╭──

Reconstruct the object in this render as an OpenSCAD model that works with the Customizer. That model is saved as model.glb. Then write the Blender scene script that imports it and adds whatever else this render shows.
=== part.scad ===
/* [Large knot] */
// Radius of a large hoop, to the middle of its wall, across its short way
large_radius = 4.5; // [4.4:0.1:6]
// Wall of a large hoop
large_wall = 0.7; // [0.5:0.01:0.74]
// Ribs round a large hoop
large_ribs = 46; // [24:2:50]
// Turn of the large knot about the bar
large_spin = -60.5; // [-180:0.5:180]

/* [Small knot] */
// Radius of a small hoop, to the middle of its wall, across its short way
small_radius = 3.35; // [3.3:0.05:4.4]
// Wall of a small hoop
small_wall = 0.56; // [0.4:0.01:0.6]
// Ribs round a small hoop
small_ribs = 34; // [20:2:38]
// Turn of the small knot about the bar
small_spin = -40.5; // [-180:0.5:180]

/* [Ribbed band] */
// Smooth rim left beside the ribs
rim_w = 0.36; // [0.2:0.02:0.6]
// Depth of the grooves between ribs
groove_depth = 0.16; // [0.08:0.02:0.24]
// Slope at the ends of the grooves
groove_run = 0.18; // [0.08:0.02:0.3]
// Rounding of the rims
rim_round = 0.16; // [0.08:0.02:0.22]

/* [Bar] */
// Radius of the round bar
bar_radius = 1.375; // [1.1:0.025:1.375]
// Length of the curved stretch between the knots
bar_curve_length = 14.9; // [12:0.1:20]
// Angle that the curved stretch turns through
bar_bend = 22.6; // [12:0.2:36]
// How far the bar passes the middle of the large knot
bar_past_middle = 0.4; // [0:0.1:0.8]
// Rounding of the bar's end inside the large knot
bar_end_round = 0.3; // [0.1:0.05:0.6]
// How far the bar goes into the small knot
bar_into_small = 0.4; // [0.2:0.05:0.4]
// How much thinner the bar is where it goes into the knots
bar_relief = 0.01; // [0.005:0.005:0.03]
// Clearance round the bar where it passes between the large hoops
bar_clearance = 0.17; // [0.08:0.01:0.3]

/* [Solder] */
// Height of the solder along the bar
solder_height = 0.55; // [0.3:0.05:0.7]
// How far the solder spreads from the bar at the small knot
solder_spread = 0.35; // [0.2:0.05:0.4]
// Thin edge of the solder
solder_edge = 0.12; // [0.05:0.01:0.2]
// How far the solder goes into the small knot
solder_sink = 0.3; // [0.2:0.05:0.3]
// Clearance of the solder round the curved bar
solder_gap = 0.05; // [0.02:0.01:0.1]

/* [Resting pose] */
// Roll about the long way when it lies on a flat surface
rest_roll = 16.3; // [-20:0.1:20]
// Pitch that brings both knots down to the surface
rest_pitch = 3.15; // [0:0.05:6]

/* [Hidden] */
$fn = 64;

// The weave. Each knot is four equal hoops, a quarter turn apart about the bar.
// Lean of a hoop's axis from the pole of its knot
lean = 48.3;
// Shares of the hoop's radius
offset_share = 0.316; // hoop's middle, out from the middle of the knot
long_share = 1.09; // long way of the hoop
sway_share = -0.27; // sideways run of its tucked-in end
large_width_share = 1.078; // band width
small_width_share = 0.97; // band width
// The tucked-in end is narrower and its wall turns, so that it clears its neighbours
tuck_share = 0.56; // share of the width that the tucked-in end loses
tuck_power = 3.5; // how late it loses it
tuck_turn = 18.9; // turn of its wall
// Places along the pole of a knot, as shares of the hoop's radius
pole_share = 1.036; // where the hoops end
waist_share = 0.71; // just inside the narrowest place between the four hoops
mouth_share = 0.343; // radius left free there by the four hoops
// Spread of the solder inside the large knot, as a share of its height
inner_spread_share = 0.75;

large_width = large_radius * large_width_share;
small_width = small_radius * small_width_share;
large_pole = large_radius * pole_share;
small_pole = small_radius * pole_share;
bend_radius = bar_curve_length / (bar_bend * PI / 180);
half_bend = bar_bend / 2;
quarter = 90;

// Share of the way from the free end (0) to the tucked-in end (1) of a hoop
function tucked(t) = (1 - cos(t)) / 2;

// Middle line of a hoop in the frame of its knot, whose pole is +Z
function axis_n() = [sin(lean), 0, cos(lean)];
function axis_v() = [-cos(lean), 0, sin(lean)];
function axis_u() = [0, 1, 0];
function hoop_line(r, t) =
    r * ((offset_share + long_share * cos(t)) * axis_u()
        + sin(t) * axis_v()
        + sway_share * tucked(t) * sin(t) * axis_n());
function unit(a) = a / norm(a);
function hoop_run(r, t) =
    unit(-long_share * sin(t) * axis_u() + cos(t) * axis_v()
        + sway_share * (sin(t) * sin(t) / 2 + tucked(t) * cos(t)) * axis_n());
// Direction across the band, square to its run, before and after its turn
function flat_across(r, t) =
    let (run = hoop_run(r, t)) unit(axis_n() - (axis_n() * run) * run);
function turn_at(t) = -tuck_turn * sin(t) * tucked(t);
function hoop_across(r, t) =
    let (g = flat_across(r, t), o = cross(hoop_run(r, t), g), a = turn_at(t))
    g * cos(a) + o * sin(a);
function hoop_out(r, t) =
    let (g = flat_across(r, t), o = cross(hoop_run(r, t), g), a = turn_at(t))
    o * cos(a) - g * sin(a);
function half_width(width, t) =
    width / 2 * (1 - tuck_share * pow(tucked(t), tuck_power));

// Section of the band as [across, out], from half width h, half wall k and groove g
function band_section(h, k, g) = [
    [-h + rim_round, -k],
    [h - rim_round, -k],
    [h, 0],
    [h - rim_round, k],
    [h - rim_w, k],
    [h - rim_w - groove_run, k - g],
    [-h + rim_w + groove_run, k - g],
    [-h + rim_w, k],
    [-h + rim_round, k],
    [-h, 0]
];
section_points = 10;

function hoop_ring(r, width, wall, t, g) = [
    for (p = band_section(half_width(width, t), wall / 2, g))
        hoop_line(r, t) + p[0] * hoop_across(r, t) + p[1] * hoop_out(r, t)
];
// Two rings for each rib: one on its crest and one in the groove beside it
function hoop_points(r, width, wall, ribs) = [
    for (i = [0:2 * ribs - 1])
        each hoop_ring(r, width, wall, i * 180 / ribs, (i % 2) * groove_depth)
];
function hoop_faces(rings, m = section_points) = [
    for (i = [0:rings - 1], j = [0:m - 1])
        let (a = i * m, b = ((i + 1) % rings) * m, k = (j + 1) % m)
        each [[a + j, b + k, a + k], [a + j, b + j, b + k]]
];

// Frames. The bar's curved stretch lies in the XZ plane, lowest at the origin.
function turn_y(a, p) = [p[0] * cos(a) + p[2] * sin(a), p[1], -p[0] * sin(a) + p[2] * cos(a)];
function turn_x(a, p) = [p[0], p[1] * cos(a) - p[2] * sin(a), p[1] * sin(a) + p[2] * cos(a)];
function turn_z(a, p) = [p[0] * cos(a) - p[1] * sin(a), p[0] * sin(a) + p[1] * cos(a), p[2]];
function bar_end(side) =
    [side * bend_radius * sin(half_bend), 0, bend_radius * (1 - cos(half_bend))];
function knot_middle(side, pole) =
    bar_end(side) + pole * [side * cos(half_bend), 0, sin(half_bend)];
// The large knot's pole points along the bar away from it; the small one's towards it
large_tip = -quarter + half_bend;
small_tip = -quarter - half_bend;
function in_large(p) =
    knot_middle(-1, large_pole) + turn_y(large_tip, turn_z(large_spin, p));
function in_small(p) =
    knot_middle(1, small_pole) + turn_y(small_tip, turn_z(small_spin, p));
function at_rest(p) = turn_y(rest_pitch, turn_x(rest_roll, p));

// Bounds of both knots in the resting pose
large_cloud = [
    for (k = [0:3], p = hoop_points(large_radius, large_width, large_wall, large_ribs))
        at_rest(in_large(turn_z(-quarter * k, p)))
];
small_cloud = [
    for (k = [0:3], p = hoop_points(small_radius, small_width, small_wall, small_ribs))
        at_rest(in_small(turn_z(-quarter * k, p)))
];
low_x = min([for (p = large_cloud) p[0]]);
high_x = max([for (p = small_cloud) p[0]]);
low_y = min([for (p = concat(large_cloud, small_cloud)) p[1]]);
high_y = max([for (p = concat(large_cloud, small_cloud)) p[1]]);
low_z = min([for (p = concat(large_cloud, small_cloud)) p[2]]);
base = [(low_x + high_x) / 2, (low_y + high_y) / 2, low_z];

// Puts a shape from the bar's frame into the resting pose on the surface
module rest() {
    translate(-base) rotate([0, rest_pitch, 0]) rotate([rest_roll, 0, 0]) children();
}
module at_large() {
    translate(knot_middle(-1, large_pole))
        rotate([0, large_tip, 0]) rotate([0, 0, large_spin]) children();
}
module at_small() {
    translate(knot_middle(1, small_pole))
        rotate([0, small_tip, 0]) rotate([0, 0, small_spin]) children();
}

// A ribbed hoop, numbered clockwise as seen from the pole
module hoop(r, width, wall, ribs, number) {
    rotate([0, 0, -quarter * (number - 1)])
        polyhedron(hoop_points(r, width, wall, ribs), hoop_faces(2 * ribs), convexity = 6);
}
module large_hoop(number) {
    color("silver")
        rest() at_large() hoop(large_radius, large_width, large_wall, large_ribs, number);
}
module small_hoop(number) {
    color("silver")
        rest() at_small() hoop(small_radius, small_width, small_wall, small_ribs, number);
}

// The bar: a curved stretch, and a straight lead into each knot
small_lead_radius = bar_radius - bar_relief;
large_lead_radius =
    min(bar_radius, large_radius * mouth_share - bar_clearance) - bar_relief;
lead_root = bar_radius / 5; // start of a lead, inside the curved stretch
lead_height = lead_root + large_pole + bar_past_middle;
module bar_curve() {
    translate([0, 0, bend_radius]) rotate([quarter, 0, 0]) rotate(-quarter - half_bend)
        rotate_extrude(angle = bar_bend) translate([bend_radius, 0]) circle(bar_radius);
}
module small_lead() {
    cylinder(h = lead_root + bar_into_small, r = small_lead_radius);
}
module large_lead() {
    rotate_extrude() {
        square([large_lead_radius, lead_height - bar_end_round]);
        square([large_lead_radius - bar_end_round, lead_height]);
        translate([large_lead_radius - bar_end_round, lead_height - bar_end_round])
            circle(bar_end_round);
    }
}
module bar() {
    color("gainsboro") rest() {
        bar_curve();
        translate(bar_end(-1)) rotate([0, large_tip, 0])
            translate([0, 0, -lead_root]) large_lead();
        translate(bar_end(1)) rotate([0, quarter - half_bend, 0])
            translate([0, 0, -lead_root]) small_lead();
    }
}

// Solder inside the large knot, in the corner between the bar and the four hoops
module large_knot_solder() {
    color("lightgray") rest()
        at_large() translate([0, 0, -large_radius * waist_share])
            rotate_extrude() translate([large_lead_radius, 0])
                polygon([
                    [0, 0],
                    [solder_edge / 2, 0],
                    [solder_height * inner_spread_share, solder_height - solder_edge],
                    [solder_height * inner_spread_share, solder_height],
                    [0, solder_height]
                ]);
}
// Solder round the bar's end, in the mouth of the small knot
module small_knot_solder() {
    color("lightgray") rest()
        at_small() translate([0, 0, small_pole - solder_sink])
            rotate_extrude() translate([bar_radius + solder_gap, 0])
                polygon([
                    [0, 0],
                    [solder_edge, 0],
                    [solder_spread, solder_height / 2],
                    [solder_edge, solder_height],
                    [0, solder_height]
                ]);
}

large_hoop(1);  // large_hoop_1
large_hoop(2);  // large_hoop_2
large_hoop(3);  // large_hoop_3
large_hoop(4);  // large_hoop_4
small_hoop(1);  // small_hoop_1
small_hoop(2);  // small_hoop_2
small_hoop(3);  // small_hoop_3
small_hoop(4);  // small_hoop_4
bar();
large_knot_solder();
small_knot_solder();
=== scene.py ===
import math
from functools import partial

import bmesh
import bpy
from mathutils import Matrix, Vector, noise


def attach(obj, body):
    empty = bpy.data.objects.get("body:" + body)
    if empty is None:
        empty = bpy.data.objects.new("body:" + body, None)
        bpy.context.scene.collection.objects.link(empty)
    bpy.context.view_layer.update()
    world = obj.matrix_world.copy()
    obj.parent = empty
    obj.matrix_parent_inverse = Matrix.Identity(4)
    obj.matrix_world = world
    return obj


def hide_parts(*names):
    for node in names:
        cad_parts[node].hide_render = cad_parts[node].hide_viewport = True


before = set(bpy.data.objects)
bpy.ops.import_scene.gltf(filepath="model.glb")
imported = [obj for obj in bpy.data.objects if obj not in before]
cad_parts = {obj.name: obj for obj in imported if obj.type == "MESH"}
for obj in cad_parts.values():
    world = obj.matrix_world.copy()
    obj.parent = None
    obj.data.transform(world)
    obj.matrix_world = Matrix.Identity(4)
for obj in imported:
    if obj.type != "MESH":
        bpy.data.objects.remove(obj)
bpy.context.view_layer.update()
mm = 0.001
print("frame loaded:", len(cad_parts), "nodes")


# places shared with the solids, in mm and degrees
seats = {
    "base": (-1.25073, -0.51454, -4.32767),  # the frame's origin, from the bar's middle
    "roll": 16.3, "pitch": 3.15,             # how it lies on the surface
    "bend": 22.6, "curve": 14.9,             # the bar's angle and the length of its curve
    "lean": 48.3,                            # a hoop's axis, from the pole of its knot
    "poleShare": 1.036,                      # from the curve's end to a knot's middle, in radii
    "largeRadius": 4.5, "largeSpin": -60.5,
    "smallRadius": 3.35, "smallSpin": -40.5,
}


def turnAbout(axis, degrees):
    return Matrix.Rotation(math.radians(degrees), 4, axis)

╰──

# PROMPT
Only a number is wanted: how many lines of the data above contain "model"?

# CORRECT OUTPUT
2